Write out again, unaltered, the lines from the start through the line containing "GRIME_COVER = 0.68".

━━━━━ DATA SHOWN ━━━━━

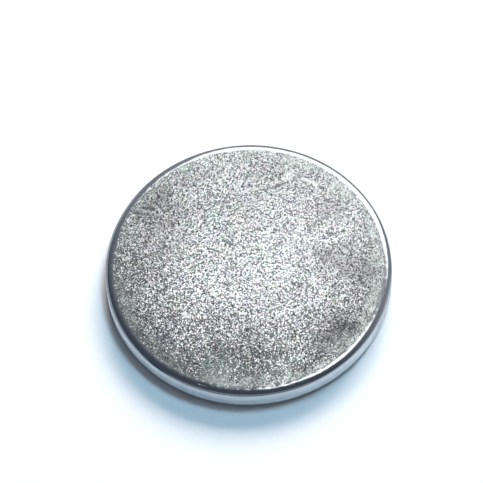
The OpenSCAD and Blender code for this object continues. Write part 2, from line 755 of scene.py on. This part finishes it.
# %% Coats on the faces
BRIGHT_NICKEL = (0.73, 0.735, 0.735)
# A dull grey for painted shade and grime film.
SHADE_AND_GRIME_GREY = (0.27, 0.26, 0.265, 1)
HAZED_NICKEL = (0.525, 0.572, 0.537, 1)
WORN_NICKEL = (0.72, 0.80, 0.75, 1)
PIT_SHADE_AND_GRIME = (0.085, 0.085, 0.095, 1)
CLEAN_NICKEL = (0.93, 0.94, 0.93, 1)
FACET_TINT = 0.11
PATCH_TINT = 0.13
PATCH_SIZE = 0.7
PIT_SPACING = 0.10
PIT_REACH = (0.16, 0.50)
PIT_DEPTHS = (0.05, 0.6)
HAZE_FILLS = 0.25
WEAR_FILLS = 0.3
HAZE_COVER = 0.65
WORN_COVER = 0.5
WIPED_COVER = 0.5
GRIME_COVER = 0.68

facet_tint = nickel.centred(nickel.cells(place, FACET_SIZE))
patch_tint = nickel.centred(nickel.noise(place, PATCH_SIZE, detail=2, out="Color"))
varied = nickel.vector("ADD", nickel.scaled(facet_tint, FACET_TINT * grainy), BRIGHT_NICKEL)
varied = nickel.vector("ADD", nickel.scaled(patch_tint, PATCH_TINT * grainy), varied)
pit_depth = nickel.rise(nickel.part(nickel.cells(flat_place, PIT_SPACING), "X"), *PIT_DEPTHS)
from_pit = nickel.cells(flat_place, PIT_SPACING, "Distance")
# Each pit is a dot of painted shade.
pitted = grainy * pit_depth * (1 - nickel.rise(from_pit, *PIT_REACH))
open_pits = pitted * (1 - HAZE_FILLS * haze) * (1 - WEAR_FILLS * worn) * (1 - smeared)

# Painted shade and grime film go on first.
with_shade_and_film = nickel.blend(face_shade_and_film, varied, SHADE_AND_GRIME_GREY)
hazed = nickel.blend(HAZE_COVER * haze, with_shade_and_film, HAZED_NICKEL)
matted = nickel.blend(WORN_COVER * worn, hazed, WORN_NICKEL)
with_pits = nickel.blend(open_pits, matted, PIT_SHADE_AND_GRIME)
wiped = nickel.blend(WIPED_COVER * smeared, with_pits, CLEAN_NICKEL)
face_colour = nickel.blend(GRIME_COVER * grimed, wiped, PIT_SHADE_AND_GRIME)
print(len(nickel.tree.nodes), "nodes up to the colour of the faces")

# %% [markdown]
# ## Colour of the edge and the rim
#
# The tight corner is painted darkest, a painted dark reflection that stands for the dark things a
# corner mirrors and keeps the outline clear against the pale card. The rim is palest, and its cool
# blue cast is a painted reflection of the blue shadow on the card in front of it. Its right side is
# painted darker with the same dull grey as the face: painted shade. Half way up, the rim carries a
# faint darker band, a painted reflection of the shadow on the card, with fine brushed lines in it.
# Its lines are noise that is stretched along the rim: with X and Y squeezed and Z left alone, every
# feature comes out long and low.

# %% Coats on the edge
SHOULDER_NICKEL = (0.60, 0.62, 0.66, 1)
# The tight corner's dark colour is a painted dark reflection.
CORNER_DARK_REFLECTION = (0.25, 0.275, 0.32, 1)
# Pale nickel, with a painted reflection of the card's blue shadow.
RIM_NICKEL_BLUE_REFLECTION = (0.745, 0.81, 0.86, 1)
CORNER_EDGE = (5.895, 5.94)
RIM_EDGE = (5.972, 5.998)
# The rim's right side is painted darker: painted shade.
RIM_RIGHT_SHADE_EDGE = (4.0, 6.2)
RIM_RIGHT_SHADE_COVER = 0.35
LINE_SIZE = 0.12
LINE_SQUEEZE = (0.12, 0.12, 1)
LINE_STEP = (0.35, 0.65)
LINE_COVER = 0.20
# The band is a painted reflection of the shadow on the card, with brushed lines in it.
BAND_FOOT = (0.28, 0.42)
BAND_HEAD = (0.50, 0.64)
BAND_SHADE_COVER = 0.04

on_corner = nickel.rise(radius, *CORNER_EDGE)
on_rim = nickel.rise(radius, *RIM_EDGE)
squeezed = nickel.vector("MULTIPLY", place, LINE_SQUEEZE)
rim_lines = nickel.noise(squeezed, LINE_SIZE, detail=2)
in_band = nickel.rise(height, *BAND_FOOT) * (1 - nickel.rise(height, *BAND_HEAD))
brushed_and_shaded = in_band * (BAND_SHADE_COVER + LINE_COVER * nickel.rise(rim_lines, *LINE_STEP))
rim_right_shade = RIM_RIGHT_SHADE_COVER * nickel.rise(nickel.part(flat_place, "X"), *RIM_RIGHT_SHADE_EDGE)

banded = nickel.blend(brushed_and_shaded, RIM_NICKEL_BLUE_REFLECTION, SHADE_AND_GRIME_GREY)
rim_colour = nickel.blend(rim_right_shade, banded, SHADE_AND_GRIME_GREY)
# Shoulder nickel, turning to the corner's painted dark reflection.
rolled_colour = nickel.blend(on_corner, SHOULDER_NICKEL, CORNER_DARK_REFLECTION)
edge_colour = nickel.blend(on_rim, rolled_colour, rim_colour)
base_colour = nickel.blend(grainy, edge_colour, face_colour)
print("brushed band from", BAND_FOOT[0], "to", BAND_HEAD[1], "mm up the rim")

# %% [markdown]
# ## Polish
#
# Polish is the other half of the finish. On metal a slightly rougher patch
# sends more light aside and so looks paler, and a smooth one mirrors whatever
# is there, mostly the dark of a room. That is why the rolled shoulder is drawn
# in black and white, and why the rim, which handling has dulled, is an even
# grey. Haze and wear dull the grain a little too.
#
# A film of grime also scatters a little light by itself, as paint does. Pure
# metal can't: from straight above, between the glints, it would be quite black.
# So the faces are made a few hundredths less metallic than the edge.

# %% Roughness and metal
FACE_ROUGHNESS = 0.22
SHOULDER_ROUGHNESS = 0.13
RIM_ROUGHNESS = 0.68
SMEAR_ROUGHNESS = 0.07
WORN_ROUGHNESS = 0.04
HAZE_ROUGHNESS = 0.235
HAZE_PULL = 0.7
SCUFF_SIZE = 0.5
SCUFF_DEPTH = 0.10
MATT_SHARE = 0.055

scuffs = (nickel.noise(place, SCUFF_SIZE, detail=4) - 0.5) * SCUFF_DEPTH
grain_roughness = FACE_ROUGHNESS * keen + SMEAR_ROUGHNESS * smeared
haze_adds = HAZE_PULL * haze * (HAZE_ROUGHNESS - grain_roughness)
face_roughness = grain_roughness + haze_adds + WORN_ROUGHNESS * worn
side_roughness = SHOULDER_ROUGHNESS + (RIM_ROUGHNESS - SHOULDER_ROUGHNESS + scuffs) * on_rim
roughness = side_roughness + grainy * (face_roughness - side_roughness)
metallic = 1 - MATT_SHARE * grainy
print("roughness of face, shoulder, rim:", FACE_ROUGHNESS, SHOULDER_ROUGHNESS, RIM_ROUGHNESS)

# %% [markdown]
# ## Tilting the light
#
# The facets reach the shader as a tilted normal: the surface's own, plus each
# facet's sideways vector, brought back to length one. They lie flatter where
# haze, wear or a smear has levelled them. Over everything goes the faint orange
# peel of plating, which is smooth all over and so can be a bump.

# %% Normals
HAZE_LEVELS = 0.25
WEAR_LEVELS = 0.2
SMEAR_LEVELS = 0.6
PEEL_SIZE = 0.10
PEEL_HEIGHT = 0.0003 * MM

steepness = grainy * keen * (1 - HAZE_LEVELS * haze)
steepness = steepness * (1 - WEAR_LEVELS * worn) * (1 - SMEAR_LEVELS * smeared)
upright = nickel.node("ShaderNodeNewGeometry", {}, {}, "Normal")
tilted = nickel.vector("NORMALIZE", nickel.vector("ADD", upright, nickel.scaled(facets, steepness)))
peel = nickel.node("ShaderNodeBump", {}, {
    "Height": nickel.noise(place, PEEL_SIZE, detail=3),
    "Distance": PEEL_HEIGHT,
    "Normal": tilted,
})

# %% The finished plating
nickel.finish("Principled BSDF", {
    "Base Color": base_colour,
    "Metallic": metallic,
    "Roughness": roughness,
    "Normal": peel,
})
disc.data.materials.append(nickel.block)
print(len(nickel.tree.nodes), "nodes in the nickel")

# %% [markdown]
# ## A pale table
#
# Plain matt card, with a hint of fibres. Only its shadow matters, and what it
# lends to the rim, which mirrors the card just in front of it.

# %% Table
TABLE_SIZE = 2
TABLE_COLOURS = ((0.83, 0.83, 0.83, 1), (0.87, 0.87, 0.87, 1))
FIBRE_SIZE = 0.4 * MM

bpy.ops.mesh.primitive_plane_add(size=TABLE_SIZE)
table = bpy.context.object
table.name = "pale_table"
card = Bench(bpy.data.materials.new("pale_card"))
on_card = card.node("ShaderNodeTexCoord", {}, {}, "Object")
fibres = card.noise(on_card, FIBRE_SIZE, detail=3)
card.finish("Principled BSDF", {"Base Color": card.blend(fibres, *TABLE_COLOURS), "Roughness": 1})
table.data.materials.append(card.block)
print(table.name, TABLE_SIZE, "m across")

# %% [markdown]
# ## Window light
#
# The disc lies by a window, which stands low behind it and a little to the
# right, with a patch of bright sky higher up. The low window throws the long
# soft shadow towards the viewer, and the sky, nearly overhead, the short dark
# one at the foot of the rim, tinted blue where the window does not reach.
#
# Bright metal and white card need different strengths: light that makes the
# card white would burn out every facet. A studio answers that with flags and
# grids. Here each light is simply doubled, once for matt things and once for
# what the metal mirrors. The metal's copies stand a little elsewhere, because
# the borders of a lamp are what the polished shoulder draws.
#
# Metal that mirrors nothing is black. So three dim soft walls, seen by the metal
# alone, stand where a low view from the other sides would find only darkness.

# %% Softboxes
WHITE = (1.04, 0.92, 0.86)
SKY_BLUE = (0.52, 0.86, 1.12)
METAL_WHITE = (0.98, 1, 1)
SOFTBOX_DISTANCE = 0.30


def softbox(name, azimuth, elevation, width, height, radiance, tint, for_metal):
    """A rectangular area light that faces the origin, seen by metal alone or by matt things alone.

    Its power is the brightness that its face shows, times pi, times its area.
    """
    azimuth, elevation = math.radians(azimuth), math.radians(elevation)
    across = math.cos(elevation)
    back = Vector((math.cos(azimuth) * across, math.sin(azimuth) * across, math.sin(elevation)))
    data = bpy.data.lights.new(name, "AREA")
    data.shape, data.size, data.size_y = "RECTANGLE", width, height
    data.energy = radiance * math.pi * width * height
    data.color = tint
    light = bpy.data.objects.new(name, data)
    turn = back.to_track_quat("Z", "Y").to_matrix().to_4x4()
    light.matrix_world = Matrix.Translation(back * SOFTBOX_DISTANCE) @ turn
    light.visible_camera = False
    light.visible_glossy = for_metal
    light.visible_diffuse = not for_metal
    bpy.context.scene.collection.objects.link(light)


# Name, azimuth and elevation in degrees, width and height in metres, radiance,
# tint, and whether the metal alone sees it.
SOFTBOXES = (
    ("window_on_card", 72, 31, 0.24, 0.13, 17.6, WHITE, False),
    ("sky_on_card", 44, 69, 0.095, 0.063, 24, SKY_BLUE, False),
    ("window_in_metal", 74, 47.3, 0.180, 0.118, 1.95, METAL_WHITE, True),
    ("sky_in_metal", 66, 70.5, 0.07, 0.050, 2.4, METAL_WHITE, True),
    ("left_wall_in_metal", 160, 17, 0.50, 0.16, 0.66, METAL_WHITE, True),
    ("front_wall_in_metal", 258, 28, 0.50, 0.27, 0.50, METAL_WHITE, True),
    ("right_wall_in_metal", 340, 17, 0.50, 0.16, 0.62, METAL_WHITE, True),
)
for lamp in SOFTBOXES:
    softbox(*lamp)
print(len(SOFTBOXES), "softboxes")

# %% [markdown]
# ## The dim room around
#
# What no softbox covers is the room itself. It is dim, lighter on the window's
# side, with a band of pale wall just above the table, which a low view of the
# disc mirrors. The world's colour gives all of it, from the direction in which
# the metal looks. The plain view transform keeps the pale card pale.

# %% Room
ROOM_DARK = (0.060, 0.077, 0.100, 1)
ROOM_LIT = (0.27, 0.29, 0.30, 1)
WALL_LIGHT = (0.36, 0.38, 0.40, 1)
WINDOW_SIDE = (0.47, 0.88, 0)
WINDOW_SPREAD = (0.1, 0.6)
WALL_TOP = (0.03, 0.12)

world = bpy.data.worlds.new("room")
room = Bench(world)
outlook = room.node("ShaderNodeTexCoord", {}, {}, "Generated")
to_window = room.vector("DOT_PRODUCT", outlook, WINDOW_SIDE, "Value")
upwards = room.vector("DOT_PRODUCT", outlook, (0, 0, 1), "Value")
above = room.blend(room.rise(to_window, *WINDOW_SPREAD), ROOM_DARK, ROOM_LIT)
around = room.blend(room.rise(upwards, *WALL_TOP), WALL_LIGHT, above)
room.finish("Background", {"Color": around})
bpy.context.scene.world = world
bpy.context.scene.view_settings.view_transform = "Standard"
print(len(room.tree.nodes), "nodes in the room")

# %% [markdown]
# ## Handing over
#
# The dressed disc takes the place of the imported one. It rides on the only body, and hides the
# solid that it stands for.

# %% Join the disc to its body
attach(disc, "root")
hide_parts("disc_magnet")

━━━━━

- TASK ANSWER:
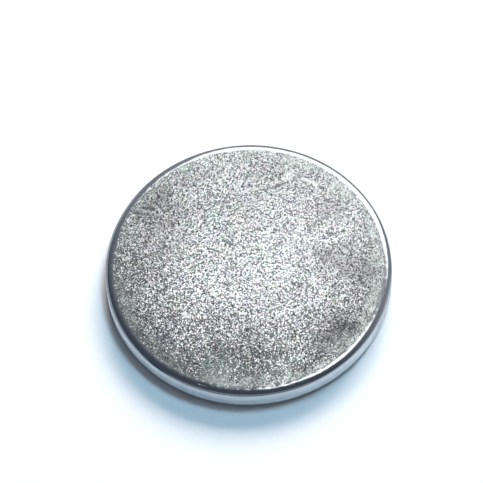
The OpenSCAD and Blender code for this object continues. Write part 2, from line 755 of scene.py on. This part finishes it.
# %% Coats on the faces
BRIGHT_NICKEL = (0.73, 0.735, 0.735)
# A dull grey for painted shade and grime film.
SHADE_AND_GRIME_GREY = (0.27, 0.26, 0.265, 1)
HAZED_NICKEL = (0.525, 0.572, 0.537, 1)
WORN_NICKEL = (0.72, 0.80, 0.75, 1)
PIT_SHADE_AND_GRIME = (0.085, 0.085, 0.095, 1)
CLEAN_NICKEL = (0.93, 0.94, 0.93, 1)
FACET_TINT = 0.11
PATCH_TINT = 0.13
PATCH_SIZE = 0.7
PIT_SPACING = 0.10
PIT_REACH = (0.16, 0.50)
PIT_DEPTHS = (0.05, 0.6)
HAZE_FILLS = 0.25
WEAR_FILLS = 0.3
HAZE_COVER = 0.65
WORN_COVER = 0.5
WIPED_COVER = 0.5
GRIME_COVER = 0.68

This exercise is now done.